À la vérité, cette étude, qui importerait tant à la science et à l’industrie, est fort embarrassante. Pour séparer un mélange intime de plusieurs corps, le chimiste ne dispose pas de très nombreuses ressources. Le premier moyen qui se présente à lui, c’est la distillation. Quand la température s’élève, les corps divers se sublimeront les uns après les autres, suivant leurs différens degrés de volatilité ; chacun d’eux, sous la même pression atmosphérique, passe de l’état solide à l’état liquide, puis de l’état liquide à l’état gazeux lorsque le thermomètre indique une certaine température, et c’est invariablement à la même température que le phénomène se produira. C’est ce qu’on appelle le point de fusion, le point d’ébullition. Ainsi peuvent s’opérer des distillations fractionnées. Lorsque le mélange est chauffé à un certain degré, on recueille certains corps dans le récipient refroidi. Dès que l’on portera la température à un degré plus haut, on verra passer par le col de l’alambic un autre corps, qui est resté séparé du premier parce que tout à l’heure il n’avait pas atteint son point d’ébullition.

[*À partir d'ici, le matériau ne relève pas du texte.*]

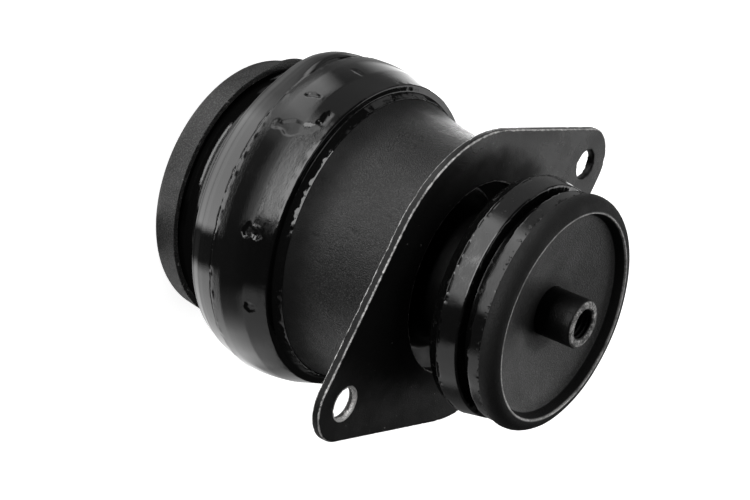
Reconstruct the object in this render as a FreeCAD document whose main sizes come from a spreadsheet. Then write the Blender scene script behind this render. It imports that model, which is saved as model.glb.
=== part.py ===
"""Two-bolt engine mount: a rubber spring bonded between a steel core and a flared, flanged bell.

The mount stands on its rear cup. +Z runs along the core towards the front cap, X runs through the two
bolt holes of the flange, and the origin is the centre of the rear cup's ridge. All sizes are in
millimetres and live in the spreadsheet, so every sketch follows the sheet.
"""
import FreeCAD, Part
import math
import os

import Sketcher

SIZES = {
    # rear cup: a drawn steel cup whose skirt points at the rubber and whose floor is pressed in
    "rear_skirt_radius": 40.8,
    "rear_cup_height": 10.2,
    "rear_skirt_spread": 0.8,
    "rear_corner": 4.0,
    "rear_ridge_width": 4.5,
    "rear_recess_depth": 3.0,
    "recess_wall_run": 1.0,
    "cup_sheet": 2.0,
    # main rubber: neck, stop ring and the wide band that is moulded over the mouth of the bell
    "rubber_inset": 1.2,
    "neck_inset": 4.3,
    "neck_round": 5.0,
    "groove_width": 12.3,
    "ring_edge_round": 1.2,
    "ring_rear_step": 1.5,
    "ring_crown_rise": 4.6,
    "ring_crown_step": 0.6,
    "ring_height": 10.3,
    "flash_step": 0.8,
    "flash_width": 0.7,
    "band_crown_rise": 5.5,
    "band_bulge": 3.2,
    "band_round": 28.0,
    "band_height": 18.1,
    "lip_step": 2.45,
    "lip_undercut": 0.9,
    # bell: a drawn shell with a flared mouth; its small end is turned in to carry the plate
    "bell_sheet": 2.5,
    "bell_cover": 4.0,
    "bell_bare_length": 34.8,
    "throat_radius": 38.0,
    "bell_sweep": 84.0,
    "bend_radius": 3.0,
    # flange plate: flat sheet, welded to the small end of the bell
    "plate_sheet": 2.5,
    "window_seat": 6.0,
    "plate_overhang": 6.5,
    "tip_radius": 11.3,
    "hole_spacing": 117.0,
    "hole_radius": 4.5,
    # front of the main rubber, in the window of the plate
    "window_lap": 2.0,
    "throat_dip": 5.0,
    "front_neck_radius": 20.0,
    "front_neck_standout": 7.8,
    # front rubber: the rebound stop with its two lobes
    "rebound_gap": 11.2,
    "lobe_step": 0.5,
    "lobe_crown_bulge": 0.9,
    "lobe_crown_rise": 3.4,
    "lobe_height": 9.5,
    "lobe_groove_width": 2.9,
    "lobe_groove_depth": 3.5,
    "top_lobe_height": 4.5,
    "cap_overhang": 0.5,
    "lobe_root_round": 2.4,
    "lobe_edge_round": 0.8,
    # front cap: a drawn steel cap with a raised rim and a floor dished towards the core
    "cap_radius": 35.0,
    "cap_height": 4.7,
    "cap_corner": 3.9,
    "cap_ridge_width": 0.6,
    "cap_recess_depth": 3.2,
    "cap_dish": 2.6,
    # core: a turned steel bar with a shoulder for each cup and a tapped hole in each end
    "core_radius": 12.0,
    "spigot_radius": 7.2,
    "boss_standout": 6.0,
    "rear_end_inset": 0.6,
    "tapping_radius": 4.25,
    "tapped_depth": 25.0,
    "end_chamfer": 0.6,
}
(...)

Mais que fera le chimiste si les corps mélangés sont de nature à être modifiés par la chaleur ; si, portés à une température élevée, ils doivent réagir les uns sur les autres et donner naissance à de nouvelles combinaisons ? Il peut distiller à une température moins haute, à la condition de se débarrasser de la pression atmosphérique. Lorsque les corps sont soustraits à cette pression, leur point d’ébullition est beaucoup plus bas : sur une haute montagne, l’eau se transforme en vapeur à moins de 10 J degrés. Le point d’ébullition baisse en même temps que la pression diminue, et, dans le vide, il descend à son minimum. Si cette chaleur minima est encore trop forte, si elle suffit à rompre l’équilibre moléculaire des corps mélangés et à provoquer entre eux des réactions, il faudra opérer à une température beaucoup plus basse et essayer l’effet des dissolvans. Les corps divers étant plus ou moins solubles dans les divers dissolvans, il y a là encore un moyen de séparation.